Serving first as the ATLAS software architect and now, since 2003, as the software project lead, Quarrie is responsible for coordinating the development efforts by some 200 contributors from around the world, including five in his group at LBNL. It’s a job, he says, that carries plenty of responsibility but little direct authority over those who are contributing. Much of his time is spent on consensus building, he said, then coming to a decision and moving ahead.
The project finds Quarrie spending many of his mornings in either group meetings or a series of one-on-one conversations with collaborators at CERN. For example, he says he like to meet at least once a week with the head of simulations to discuss various issues as they arise. To keep in touch with his group back in Berkeley, Quarrie holds a teleconference once a week, staying late in his office to accommodate the time difference.
Add in the required reports, reviews and milestones, and the idea of spending a couple of years working in Switzerland has turned out to be a very demanding assignment. Quarrie’s two-year assignment officially ends in February, but part of him would like to stay on. This is his ninth physics experiments he’s worked on during his career.
“Each one is always harder than the previous – bigger and harder. Just to get all the bugs out of this one requires calibrating 100 million channels – that’s an enormous technical challenge;” he said. “In a year, we should have the system in place so we can fine tune it for another year before the experiment goes on line. But we won’t really know if the software works until the first experiments are conducted.”

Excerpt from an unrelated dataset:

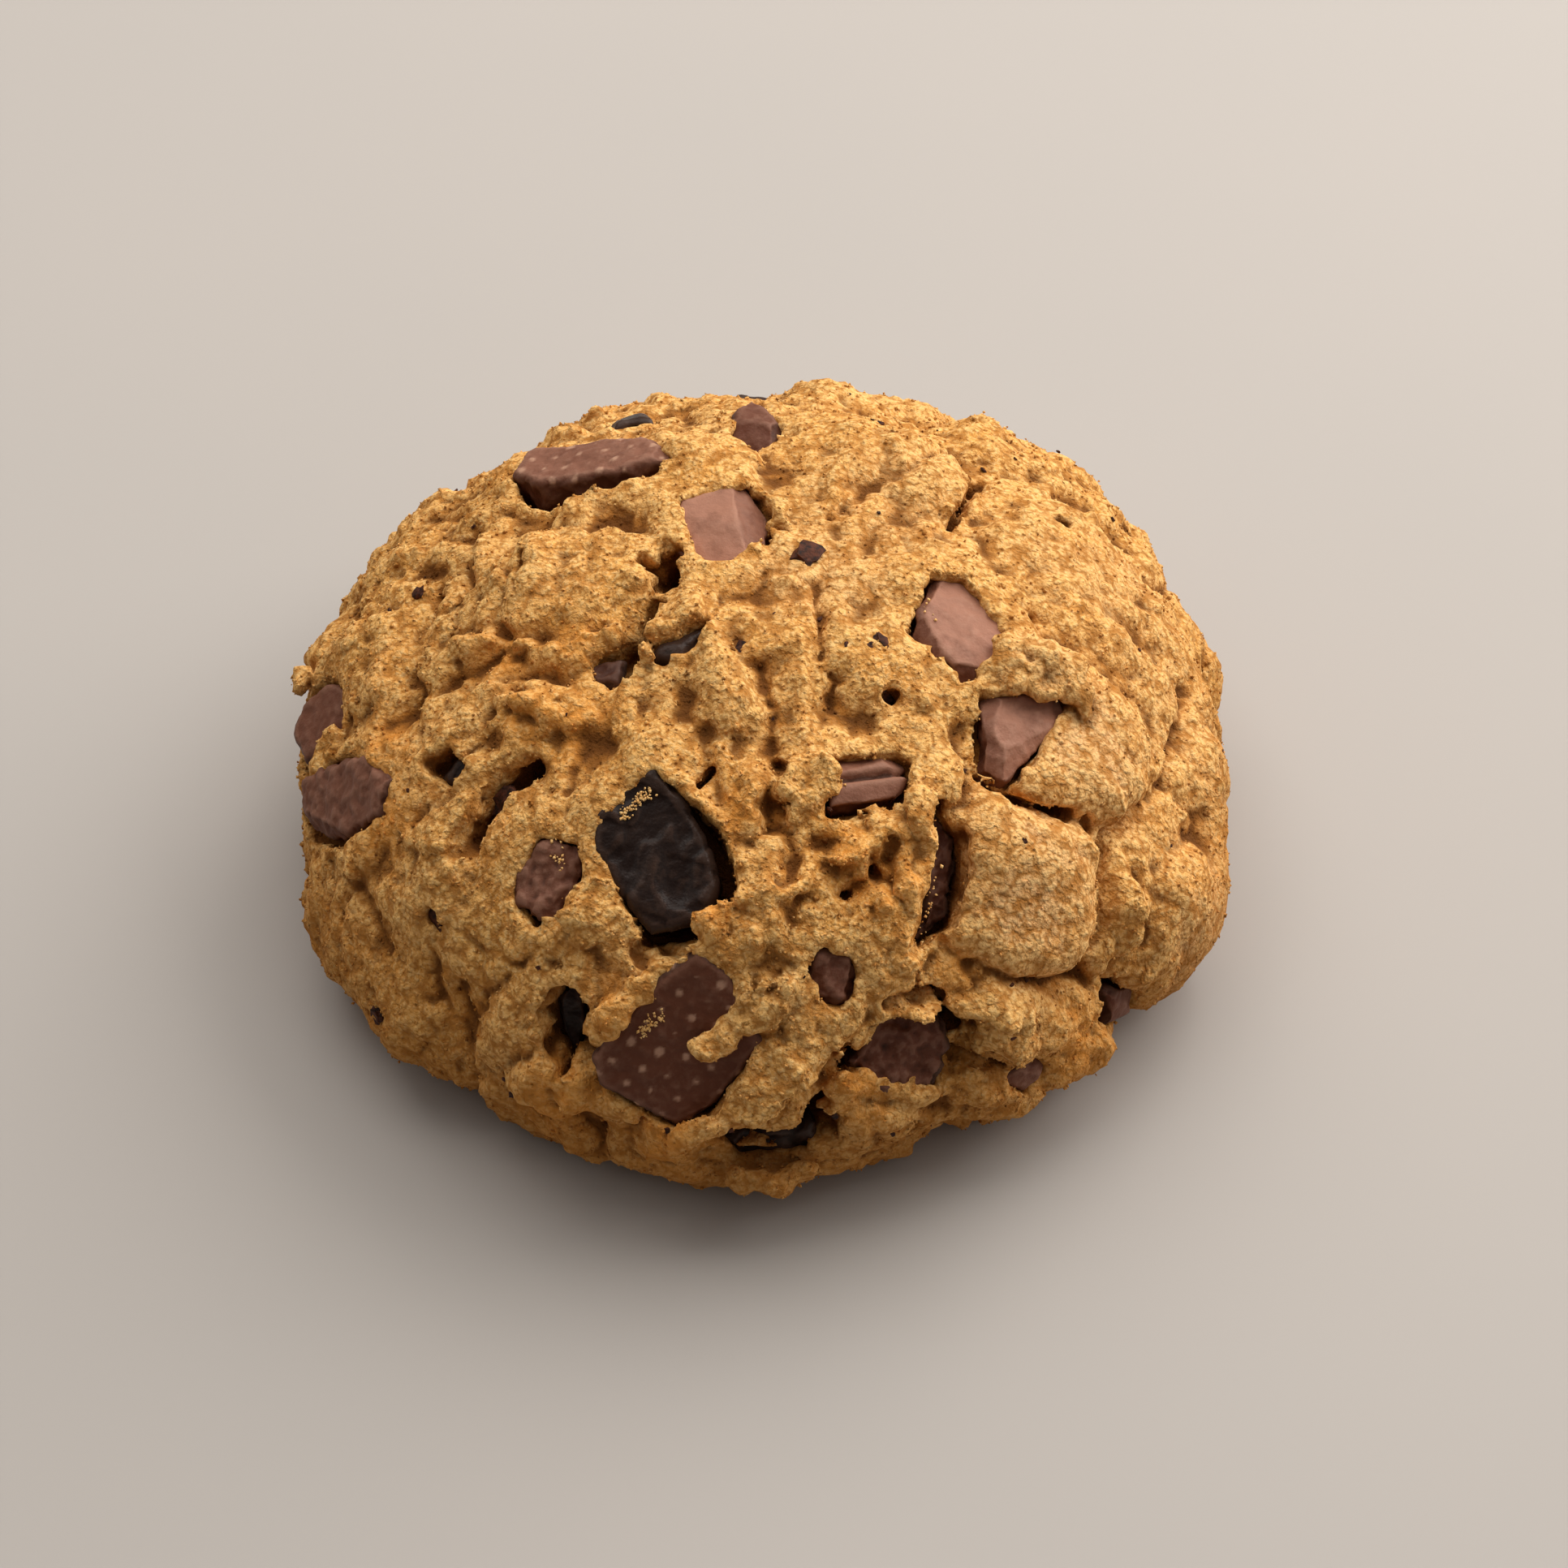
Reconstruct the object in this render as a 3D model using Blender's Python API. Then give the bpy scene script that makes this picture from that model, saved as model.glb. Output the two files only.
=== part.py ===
"""Thick, domed chocolate chip cookie: one baked dough body, and every chunk of chocolate that shows in it.

Run with: blender --background --python part.py
The origin is the middle of the underside, +Z is up, and the side with the deep front pockets faces -Y.

The shape functions work in millimetres, and MM turns them into Blender's metres. Places on the cookie are
given as (east, north) in degrees from the crown, as seen from the centre of the dome: (0, 0) is the crown,
and a point 90 degrees away is on the widest level of the cookie. East is +X, and north is +Y.
"""

import math

import bmesh
import bpy
import numpy as np
from mathutils import Matrix, Vector

MM = 0.001

# The smooth dome under the lumps
RADIUS = 41.2
HEIGHT = 35.6
WIDEST_AT = 7.0  # height of the widest level
UNDERCUT = 14.0  # how far down the lower half of the dome would close, if the tray weren't there
ROUNDNESS = 2.1  # 2 is an ellipse, and more is squarer
# (waves round the rim, share of the radius east, share north)
RIM_WAVES = ((1, 0.007, -0.018), (2, 0.0, 0.011), (3, -0.006, 0.015), (5, -0.009, -0.006))

# Lobes of dough: (east, north, half width, half height, turn, rise, squareness)
LOBES = (
    # the front right, where the dough broke into smooth pillows
    (39, -50, 7.6, 7.0, 0, 2.6, 3.2),
    (48, -26, 8.6, 7.2, 25, 2.2, 2.6),
    (42, -17, 4.8, 2.8, 22, 2.4, 2.2),
    (76, -41, 8.6, 8.0, 30, 2.5, 2.4),
    (78, -12, 5.5, 8.5, 10, 1.4, 2.4),
    (55, -50, 3.0, 5.0, 10, 1.9, 2.2),
    (43, -66, 9.0, 3.4, 12, 2.3, 2.4),
    (38, -79, 8.5, 2.8, 8, 2.3, 2.4),
    (56, -68, 4.6, 3.2, 38, 2.6, 2.2),
    # the rugged middle of the front
    (10, -52, 10.0, 9.0, 0, 1.7, 3.6),
    (5, -24, 11.0, 7.0, 0, 0.8, 2.2),
    (-15, -13, 4.6, 3.4, 28, 2.0, 2.2),
    (-1, -76, 4.6, 3.4, 32, 2.2, 2.2),
    (16, -81, 5.0, 3.0, 0, 2.4, 2.2),
    (-14, -84, 3.6, 2.8, 0, 2.4, 2.0),
    (0, -88, 7.0, 1.7, 0, 2.2, 2.4),
    # the left side
    (-33, -3, 8.4, 6.8, 0, 1.8, 2.6),
    (-35, -25, 5.6, 2.2, -28, 1.6, 2.2),
    (-50, -5, 4.0, 6.5, 0, 0.8, 2.4),
    (-63, 2, 4.6, 8.4, 0, 1.2, 2.4),
    (-50, 25, 8.0, 8.0, 0, 0.8, 2.2),
    (-45, -50, 11.0, 9.0, 0, 1.0, 2.2),
    (-76, -44, 7.0, 9.0, 30, 1.5, 2.4),
    (-62, -64, 8.0, 6.0, -40, 1.3, 2.4),
    (-70, 17, 7.0, 10.0, 0, 0.9, 2.4),
    (-34, -76, 4.4, 3.4, 0, 3.0, 2.0),
    (-24, -79, 2.4, 2.2, 0, 2.2, 2.0),
    (-20, -67, 3.0, 1.7, 40, 2.2, 2.0),
    (-24, -57, 2.5, 2.2, 0, 1.6, 2.0),
    # the top
    (-8, 24, 4.4, 4.2, 0, 1.4, 2.2),
    (12, 31, 7.0, 8.0, 0, 0.8, 2.2),
    (27, 25, 4.2, 6.4, 0, 1.4, 2.4),
    (50, 8, 8.0, 9.0, 0, 0.8, 2.2),
    # the far side
    (20, 61, 8.0, 6.5, 0, 1.6, 2.4),
    (-25, 62, 7.0, 5.5, 0, 1.3, 2.4),
    (60, 40, 7.5, 7.0, 40, 1.5, 2.4),
    (44, 42, 7.0, 6.0, -20, 1.5, 2.4),
    (-62, 38, 6.5, 7.5, 40, 1.4, 2.4),
    (46, 70, 6.5, 4.6, -30, 2.0, 2.2),
    (-6, 82, 8.0, 4.0, 0, 1.8, 2.2),
    (-46, 70, 6.0, 4.4, 30, 1.8, 2.2),
    (84, 20, 5.0, 7.0, 0, 1.5, 2.2),
)

# Folds between the lobes: (half width, depth, places along the fold)
FOLDS = (
    (1.8, 2.6, ((-18, -10), (-21, -13), (-23, -18))),
    (1.8, 2.4, ((27, -43), (27, -50), (24, -58))),
    (1.6, 1.8, ((51, -39), (56, -35), (62, -26), (65, -12))),
    (1.5, 1.6, ((52, -40), (52.5, -47), (51, -57))),
    (2.0, 1.3, ((-40, -17), (-32, -19), (-25, -19))),
    (2.2, 3.2, ((14, -72), (20, -68), (30, -68))),
    (2.2, 2.6, ((5, -80), (10, -79), (13, -83))),
    (1.6, 1.3, ((33, 31), (34, 22), (30, 12))),
    (1.6, 1.2, ((-57, 14), (-57, 2), (-58, -12))),
    (2.4, 1.8, ((34, 52), (44, 52), (55, 60))),
    (2.2, 1.6, ((-36, 50), (-40, 60), (-30, 76))),
)

# Pits in the crust: (east, north, radius, depth)
PITS = (
    (-35, 11, 3.6, 3.4),
    (2, 7, 2.2, 2.0),
    (-17, -2, 2.4, 2.4),
    (34, -37, 2.2, 2.2),
    (-40, -38, 2.6, 2.0),
    (31, -71, 2.6, 3.0),
    (11, -76, 3.0, 3.4),
    (-29, -69, 3.4, 2.4),
    (58, -42, 2.8, 2.0),
    (60, -60, 3.6, 3.4),
    (9, -84, 3.2, 3.2),
)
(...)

For many of the people working on ATLAS, which began design work 15 years ago and is expected to be in operation for 10 to 15 year, the project will constitute their entire career.
“While there are times when I’d like to just sit down at my workstation and write some code, but it’s great to be working on something like this,” Quarrie said. “It’s just a great feeling to be working on something this big, this difficult, and finding out that it works.”